Arguably, those tragedies are somewhat forgotten about. They certainly aren’t commemorated or remembered in the same way.
That day will also have personal significance for reasons that don’t make the news. Someone has lost their child on that day. Someone else has been the victim of a serious crime, had their home destroyed, had a life-changing injury.
The world has been around long enough that every day has a tragedy that is more than deserving of global commemoration. But that is a terrible idea.
When huge events occur in our lives, it can feel as if time has stopped. In the days and weeks after, you start to watch everyone else carry on as normal while you are still reeling. It’s gut-wrenching, but it is one of the main reasons why we can eventually heal. The fact that the world keeps spinning, no matter how we feel, is exactly what allows us to move on.
Sometimes you want the world to stop spinning. You want everyone around you to know and understand what has happened, feel your pain in some way and maybe even pay their respects to what you have lost.
I know I did. For some godforsaken reason, I was back at uni the Monday morning after an attempted overdose the weekend prior. I remember my blood boiling watching my peers laugh together at lunch or share cheeky glances during class. I had gone through a hugely traumatic event, something that I will never be able to forget, but everything was exactly the same as it was before.
Other than my flatmates who called 999, I never received one text message asking if I was ok. I don’t know how many people were aware of the situation - it wasn’t exactly information I was sharing publicly - but I was expecting maybe one or two.
In hindsight, it would have made no real difference to how I felt. Perhaps that sounds crazy - after all, it is commonplace to send Get Well Soon cards and flowers to people in similar circumstances to mine, but those offer seconds of comfort. Sympathy is nice, but it doesn’t actually do anything. Hear me out.
Let’s imagine that I did manage to make the world stop, and made sure that nobody around me could carry on as normal whilst I was in so much pain. Imagine that I had a flat full of cards and flowers, and I couldn’t walk into a room without being showered with hugs and tragic smiles.
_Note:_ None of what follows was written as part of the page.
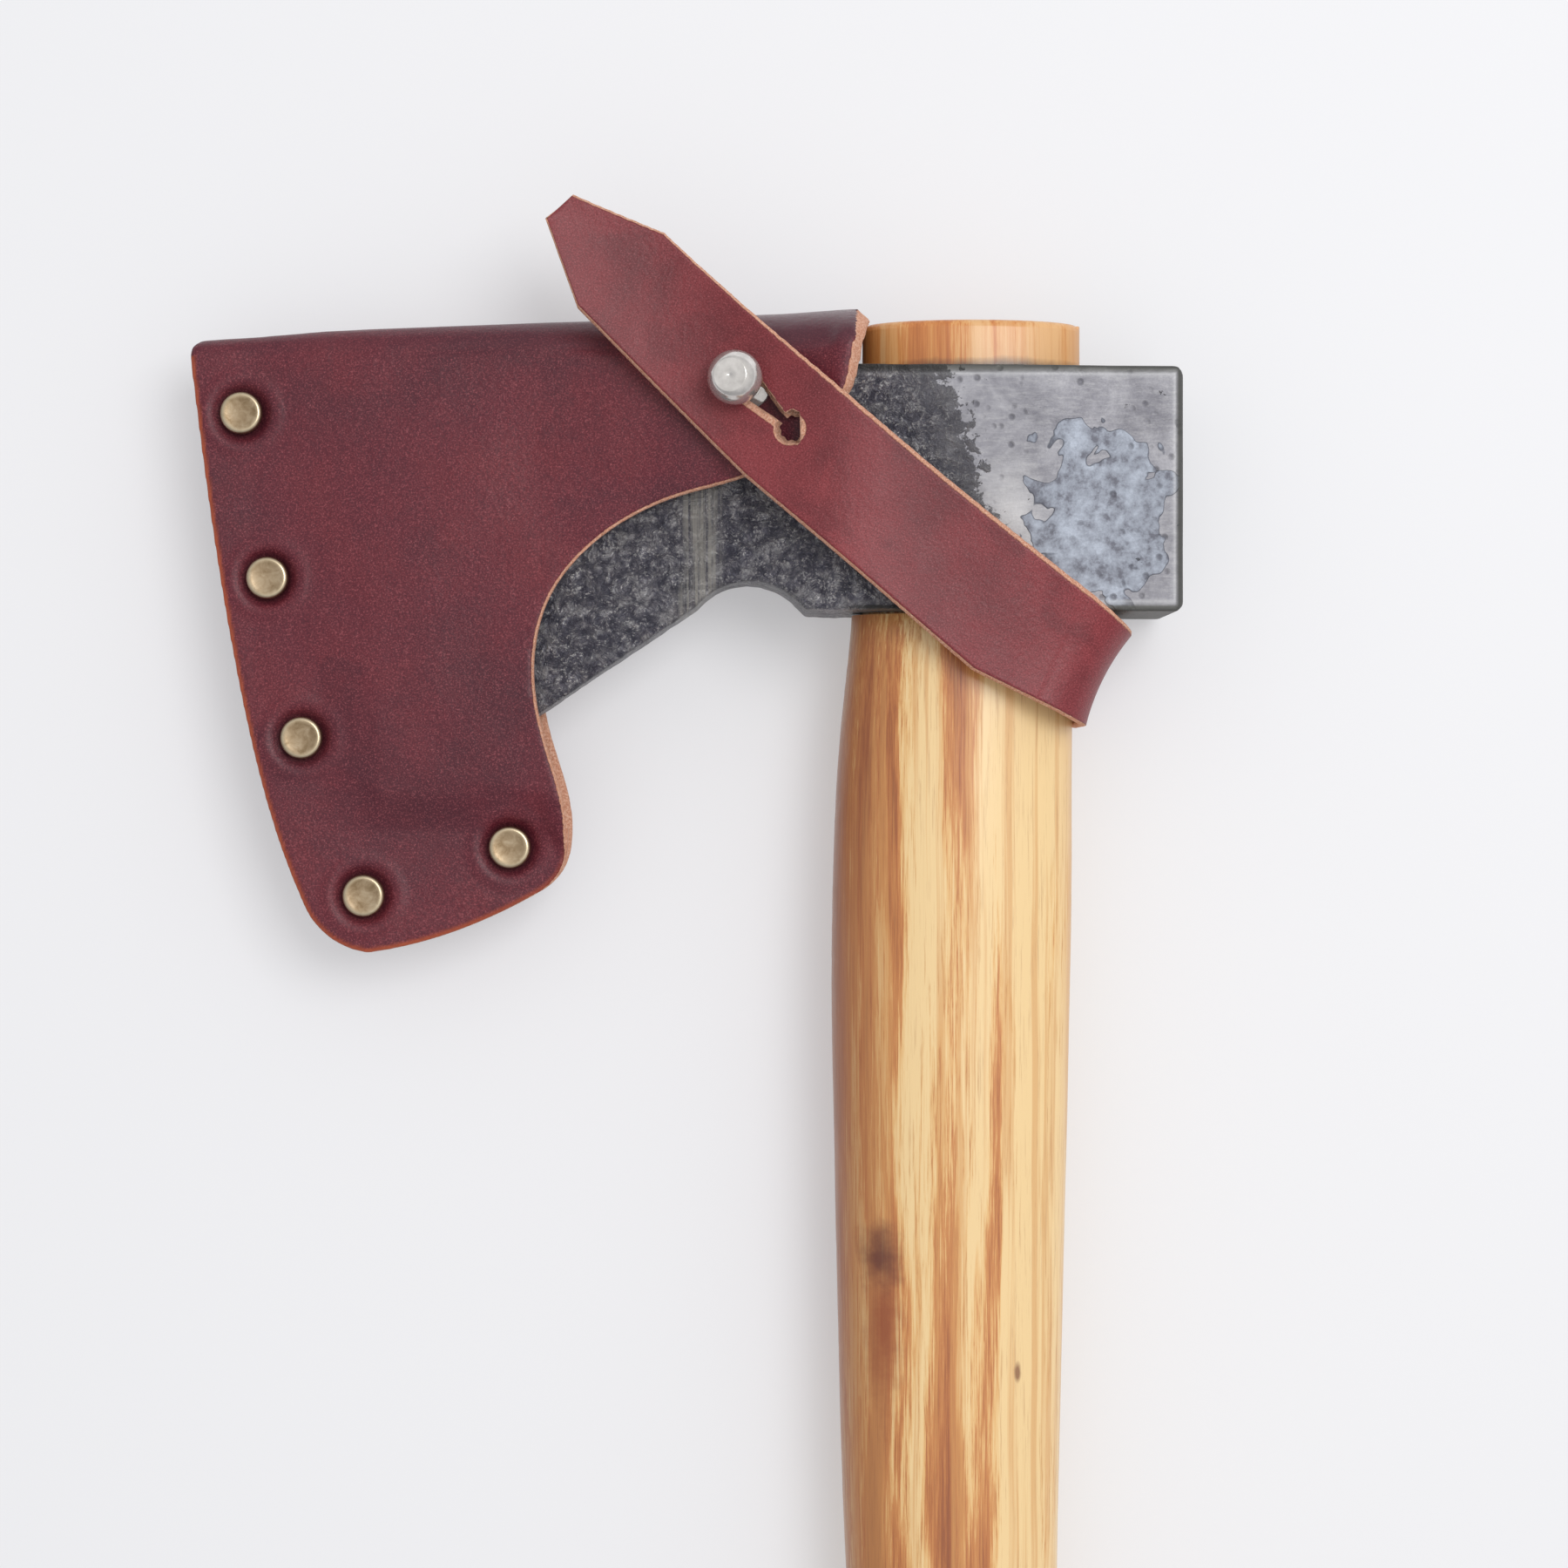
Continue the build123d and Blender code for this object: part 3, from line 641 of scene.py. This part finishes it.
def cut_button_hole(obj, raw_material):
    """Cuts the slit, its round stop and the hole for the stud's neck in the strap."""
    foot = np.array(STUD_FOOT[:2]) + np.array((-0.9, 0))
    stop = np.array(SLIT_STOP)
    run = (stop - foot) / np.linalg.norm(stop - foot)
    side = np.array((-run[1], run[0]))
    slit = [foot + run * way + side * left for way, left, right in SLIT_LIPS]
    slit += [stop + side * SLIT_END, stop - side * SLIT_END]
    slit += [foot + run * way - side * right for way, left, right in reversed(SLIT_LIPS)]
    neck = []
    for a in np.linspace(0, 2 * math.pi, 33)[:-1]:
        neck.append(foot + np.array((math.cos(a), math.sin(a))) * NECK_HOLE)
    ragged = []
    for a in np.linspace(0, 2 * math.pi, 49)[:-1]:
        r = STOP_HOLE + 0.16 * math.sin(9 * a)
        ragged.append(stop + np.array((math.cos(a), math.sin(a))) * r)
    for number, outline in enumerate((slit, neck, ragged)):
        if np.cross(outline[1] - outline[0], outline[2] - outline[1]) < 0:
            outline = outline[::-1]
        cutter = funnel(f"cutter_{number}", outline, 2.0, SLIT_FLOOR, SLIT_CEILING)
        cutter.data.materials.append(raw_material)
        cut = obj.modifiers.new("cut", "BOOLEAN")
        cut.operation = "DIFFERENCE"
        cut.object = cutter
        cut.solver = "EXACT"
        cut.material_mode = "TRANSFER"
        applied(obj)
        bpy.data.objects.remove(cutter)


def raw_leather_material():
    """The tan, fibrous inside of the leather where it is cut."""
    s = Shader("raw_leather")
    color, threads = raw_fibres(s, s.position())
    s.surface(Base_Color=color, Roughness=0.92, Normal=s.bump(threads, 0.9, 0.5))
    return s.material


def make_strap():
    """The strap from its root to its tip, cut where each length starts to turn about the next."""
    rings = []
    length = 0.0
    middle = None
    for station in strap_path():
        points, places, rim_distance = strap_points(station)
        now = np.mean(points, axis=0)
        if middle is not None:
            length += float(np.linalg.norm(now - middle))
        middle = now
        rings.append(Ring(points, places, rim_distance, length, part=station[3]))
    material = leather_material("strap_hide", STRAP_BASE, STRAP_DARK, STRAP_LIGHT, laid_flat="flat")
    raw_material = raw_leather_material()

    def within(part, fraction):
        """Which ring lies that far through a part of the path."""
        indices = [i for i, ring in enumerate(rings) if ring.part == part]
        return indices[int(len(indices) * fraction)]

    halfway = [within(part, 0.5) for part in ("bend_1", "bend_2", "side", "bend_3", "bend_4")]
    cuts = [0] + halfway + [len(rings) - 1]
    for k, node in enumerate(SEGMENT_NODES):
        a, b = cuts[k], cuts[k + 1]
        at_tip = node == "strap_front"
        piece = strap_mesh(f"strap_piece_{k + 1}", rings[a:b + 1], closed=at_tip)
        piece.data.materials.append(material)
        if at_tip:
            cut_button_hole(piece, raw_material)
        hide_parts(node)
        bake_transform(piece)


# ---------------------------------------------------------------- steel head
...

That would have allowed me to build a home out of tragedy, to find solace in others’ sympathy. I would have relied on being pitied. No, I would have learnt to love it.
I don’t think I ever would have left.
On my worst days, the trauma and the hurt made me feel stuck. It rooted me to the ground while the winds of time flew by. Even the simplest parts of my everyday life - getting out of bed, showering, eating - were running away from me. But watching other people do those things with ease kept the possibility of a more normal life alive in my head. With time, the roots weaken, and parts of you can get caught in the wind. Even if it’s just for a second. Even if it just convinces you to glance in its direction and acknowledge the possibility of living again.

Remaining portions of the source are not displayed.